### Work to complete
Start at the line that has "Keep writing the" and stop at the line that has "MARK_TAPER = 1.04". Print those lines and all lines between them exactly, and nothing more.

### Stored records
——

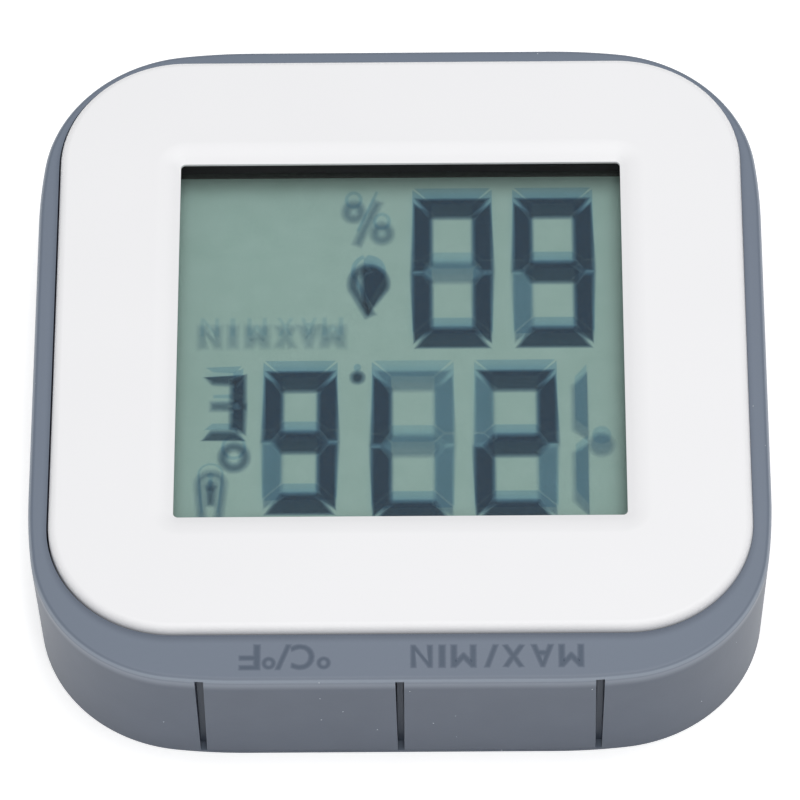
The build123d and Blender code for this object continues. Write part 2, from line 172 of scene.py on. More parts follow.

——

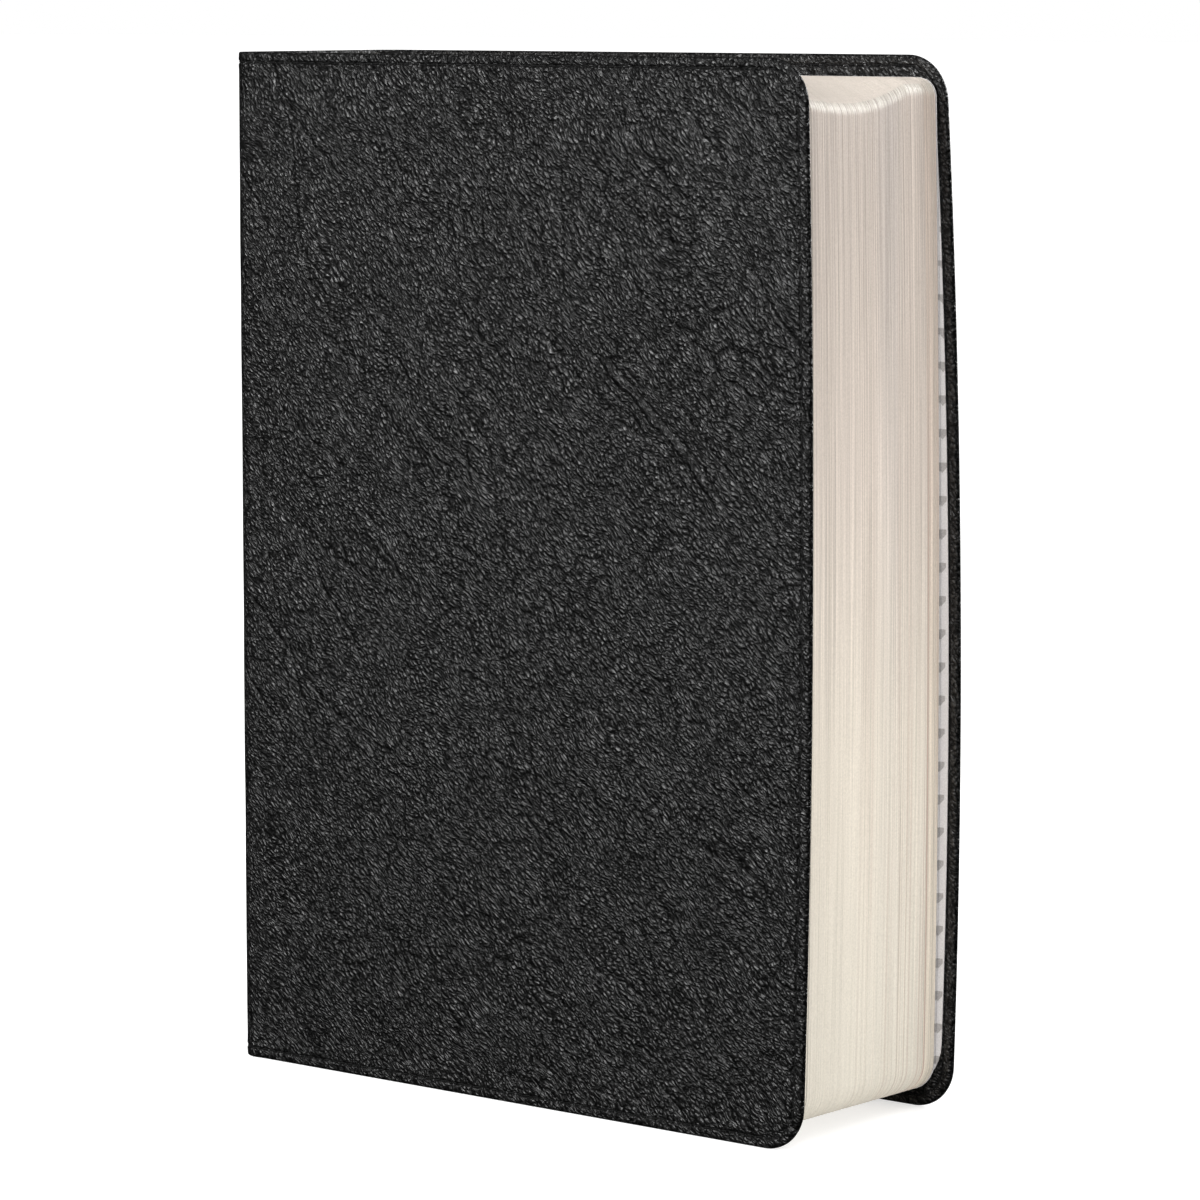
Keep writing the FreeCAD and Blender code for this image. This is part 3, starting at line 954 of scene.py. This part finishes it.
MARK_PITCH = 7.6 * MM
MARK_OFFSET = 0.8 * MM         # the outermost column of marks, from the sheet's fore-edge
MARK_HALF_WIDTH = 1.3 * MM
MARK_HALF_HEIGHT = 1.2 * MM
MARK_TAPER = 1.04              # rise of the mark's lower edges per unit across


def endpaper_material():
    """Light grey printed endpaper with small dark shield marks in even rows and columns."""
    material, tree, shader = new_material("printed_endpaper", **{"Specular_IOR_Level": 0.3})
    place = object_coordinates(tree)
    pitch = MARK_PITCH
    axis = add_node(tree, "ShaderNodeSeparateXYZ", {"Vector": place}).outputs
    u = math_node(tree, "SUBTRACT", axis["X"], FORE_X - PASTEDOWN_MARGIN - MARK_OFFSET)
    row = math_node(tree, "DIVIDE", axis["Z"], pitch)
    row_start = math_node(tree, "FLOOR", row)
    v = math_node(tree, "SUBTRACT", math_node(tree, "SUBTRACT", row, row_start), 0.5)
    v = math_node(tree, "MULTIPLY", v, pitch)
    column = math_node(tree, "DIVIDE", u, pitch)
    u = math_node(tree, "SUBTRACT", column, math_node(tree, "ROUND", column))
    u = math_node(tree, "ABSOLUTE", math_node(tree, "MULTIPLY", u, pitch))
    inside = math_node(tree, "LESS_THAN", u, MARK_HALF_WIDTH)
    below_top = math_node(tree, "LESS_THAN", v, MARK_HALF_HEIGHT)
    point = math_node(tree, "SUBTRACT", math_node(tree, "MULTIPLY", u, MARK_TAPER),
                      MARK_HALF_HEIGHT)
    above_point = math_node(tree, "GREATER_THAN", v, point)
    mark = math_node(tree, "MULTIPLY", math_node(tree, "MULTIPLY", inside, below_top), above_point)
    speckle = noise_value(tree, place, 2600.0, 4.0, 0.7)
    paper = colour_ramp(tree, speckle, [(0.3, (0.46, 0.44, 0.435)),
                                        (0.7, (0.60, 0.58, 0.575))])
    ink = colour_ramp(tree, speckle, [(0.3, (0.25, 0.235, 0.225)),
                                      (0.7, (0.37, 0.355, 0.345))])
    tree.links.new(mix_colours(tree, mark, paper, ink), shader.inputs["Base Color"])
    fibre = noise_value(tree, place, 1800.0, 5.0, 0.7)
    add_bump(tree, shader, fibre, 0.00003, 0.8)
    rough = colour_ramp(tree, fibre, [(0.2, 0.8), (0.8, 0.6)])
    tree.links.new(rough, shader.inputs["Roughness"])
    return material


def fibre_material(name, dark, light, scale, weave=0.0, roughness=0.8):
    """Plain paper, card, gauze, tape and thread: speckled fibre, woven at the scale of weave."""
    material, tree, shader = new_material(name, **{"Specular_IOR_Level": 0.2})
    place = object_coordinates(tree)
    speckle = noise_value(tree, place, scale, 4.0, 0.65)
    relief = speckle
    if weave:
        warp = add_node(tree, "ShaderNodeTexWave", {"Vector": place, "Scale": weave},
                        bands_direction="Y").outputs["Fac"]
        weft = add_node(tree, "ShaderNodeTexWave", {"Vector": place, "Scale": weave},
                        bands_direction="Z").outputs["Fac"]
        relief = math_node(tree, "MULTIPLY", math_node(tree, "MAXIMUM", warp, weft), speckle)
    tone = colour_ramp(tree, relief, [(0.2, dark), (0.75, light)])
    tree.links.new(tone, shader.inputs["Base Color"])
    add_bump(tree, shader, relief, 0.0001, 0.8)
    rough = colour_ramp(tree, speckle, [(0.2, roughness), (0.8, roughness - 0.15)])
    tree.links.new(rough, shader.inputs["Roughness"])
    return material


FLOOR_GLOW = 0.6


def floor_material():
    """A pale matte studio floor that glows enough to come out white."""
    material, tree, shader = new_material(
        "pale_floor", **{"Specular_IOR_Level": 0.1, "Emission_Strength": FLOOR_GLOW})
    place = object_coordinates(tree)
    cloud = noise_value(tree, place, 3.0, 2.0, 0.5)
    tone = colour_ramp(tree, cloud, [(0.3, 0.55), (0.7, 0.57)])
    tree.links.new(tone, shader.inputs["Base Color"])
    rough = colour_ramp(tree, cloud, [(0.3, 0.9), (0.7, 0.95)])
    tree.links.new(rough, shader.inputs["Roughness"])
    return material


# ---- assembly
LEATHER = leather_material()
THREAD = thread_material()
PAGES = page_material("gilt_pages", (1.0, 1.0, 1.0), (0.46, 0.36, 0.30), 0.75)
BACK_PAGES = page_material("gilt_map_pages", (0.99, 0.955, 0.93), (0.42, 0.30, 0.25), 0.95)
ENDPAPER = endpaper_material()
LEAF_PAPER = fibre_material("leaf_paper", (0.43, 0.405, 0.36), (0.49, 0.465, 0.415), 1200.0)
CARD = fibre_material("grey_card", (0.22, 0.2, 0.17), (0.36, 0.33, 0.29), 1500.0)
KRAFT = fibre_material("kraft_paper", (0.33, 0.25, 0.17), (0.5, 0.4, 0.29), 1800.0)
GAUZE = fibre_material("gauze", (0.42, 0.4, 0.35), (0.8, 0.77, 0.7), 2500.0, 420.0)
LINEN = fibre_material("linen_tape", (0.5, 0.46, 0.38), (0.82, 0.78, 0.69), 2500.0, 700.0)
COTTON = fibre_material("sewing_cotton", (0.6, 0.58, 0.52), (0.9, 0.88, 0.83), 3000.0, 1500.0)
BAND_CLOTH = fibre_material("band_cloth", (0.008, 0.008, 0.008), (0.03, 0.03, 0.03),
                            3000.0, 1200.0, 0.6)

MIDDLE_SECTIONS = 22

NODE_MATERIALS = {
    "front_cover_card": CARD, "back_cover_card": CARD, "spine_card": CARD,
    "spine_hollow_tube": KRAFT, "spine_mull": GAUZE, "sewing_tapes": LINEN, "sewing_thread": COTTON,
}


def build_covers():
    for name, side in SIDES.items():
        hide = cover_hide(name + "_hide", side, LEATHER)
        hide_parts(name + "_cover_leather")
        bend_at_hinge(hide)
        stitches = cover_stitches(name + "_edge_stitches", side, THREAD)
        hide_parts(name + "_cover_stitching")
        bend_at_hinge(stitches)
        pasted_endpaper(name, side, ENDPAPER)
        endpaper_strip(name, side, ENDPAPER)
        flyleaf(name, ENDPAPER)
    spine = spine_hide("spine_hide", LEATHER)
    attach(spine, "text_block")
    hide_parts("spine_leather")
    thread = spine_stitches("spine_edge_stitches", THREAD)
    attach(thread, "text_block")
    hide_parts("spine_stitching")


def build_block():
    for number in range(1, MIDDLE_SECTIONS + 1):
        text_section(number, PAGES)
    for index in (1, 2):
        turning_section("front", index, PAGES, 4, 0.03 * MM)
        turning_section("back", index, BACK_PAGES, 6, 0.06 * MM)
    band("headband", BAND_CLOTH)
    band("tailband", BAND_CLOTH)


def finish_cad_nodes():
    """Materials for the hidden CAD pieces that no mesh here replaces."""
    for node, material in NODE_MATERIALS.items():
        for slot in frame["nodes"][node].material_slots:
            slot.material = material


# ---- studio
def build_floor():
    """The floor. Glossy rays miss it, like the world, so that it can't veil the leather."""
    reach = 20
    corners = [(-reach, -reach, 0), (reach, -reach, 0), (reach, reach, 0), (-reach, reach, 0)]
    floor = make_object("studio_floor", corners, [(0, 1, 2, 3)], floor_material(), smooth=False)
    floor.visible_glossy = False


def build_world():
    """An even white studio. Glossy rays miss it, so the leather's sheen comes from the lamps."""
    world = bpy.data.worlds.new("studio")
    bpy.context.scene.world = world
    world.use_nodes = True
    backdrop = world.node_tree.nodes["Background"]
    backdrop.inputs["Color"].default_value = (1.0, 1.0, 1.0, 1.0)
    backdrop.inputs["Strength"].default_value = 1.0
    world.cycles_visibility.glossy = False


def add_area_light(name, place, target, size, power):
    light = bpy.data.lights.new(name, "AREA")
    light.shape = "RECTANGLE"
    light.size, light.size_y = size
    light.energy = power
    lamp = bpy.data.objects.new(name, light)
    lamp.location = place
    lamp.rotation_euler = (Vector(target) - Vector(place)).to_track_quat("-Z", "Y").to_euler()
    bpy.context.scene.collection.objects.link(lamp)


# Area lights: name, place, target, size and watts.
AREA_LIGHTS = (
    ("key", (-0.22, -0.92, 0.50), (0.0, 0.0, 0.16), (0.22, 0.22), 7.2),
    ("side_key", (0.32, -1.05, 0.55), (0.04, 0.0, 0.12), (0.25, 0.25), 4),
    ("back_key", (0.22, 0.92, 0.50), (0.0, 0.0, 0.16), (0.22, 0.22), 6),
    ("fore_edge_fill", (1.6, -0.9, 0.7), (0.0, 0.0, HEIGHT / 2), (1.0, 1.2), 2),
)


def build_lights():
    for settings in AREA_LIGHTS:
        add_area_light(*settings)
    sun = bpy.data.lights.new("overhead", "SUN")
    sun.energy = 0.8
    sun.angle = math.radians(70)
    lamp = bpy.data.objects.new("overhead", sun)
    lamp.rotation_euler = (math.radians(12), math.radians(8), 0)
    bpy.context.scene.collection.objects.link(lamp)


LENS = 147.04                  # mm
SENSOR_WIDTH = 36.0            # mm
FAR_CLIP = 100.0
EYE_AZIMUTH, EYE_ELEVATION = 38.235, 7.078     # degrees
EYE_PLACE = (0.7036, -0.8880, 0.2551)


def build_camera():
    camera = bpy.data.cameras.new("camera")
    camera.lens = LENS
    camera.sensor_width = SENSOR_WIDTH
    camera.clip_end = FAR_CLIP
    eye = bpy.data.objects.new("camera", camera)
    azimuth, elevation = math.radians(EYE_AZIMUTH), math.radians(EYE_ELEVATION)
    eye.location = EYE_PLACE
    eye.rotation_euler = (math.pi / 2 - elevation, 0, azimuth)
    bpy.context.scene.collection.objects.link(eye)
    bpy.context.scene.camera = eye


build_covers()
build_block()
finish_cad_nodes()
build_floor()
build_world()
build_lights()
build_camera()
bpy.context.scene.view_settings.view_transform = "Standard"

——

### Expected answer
Keep writing the FreeCAD and Blender code for this image. This is part 3, starting at line 954 of scene.py. This part finishes it.
MARK_PITCH = 7.6 * MM
MARK_OFFSET = 0.8 * MM         # the outermost column of marks, from the sheet's fore-edge
MARK_HALF_WIDTH = 1.3 * MM
MARK_HALF_HEIGHT = 1.2 * MM
MARK_TAPER = 1.04              # rise of the mark's lower edges per unit across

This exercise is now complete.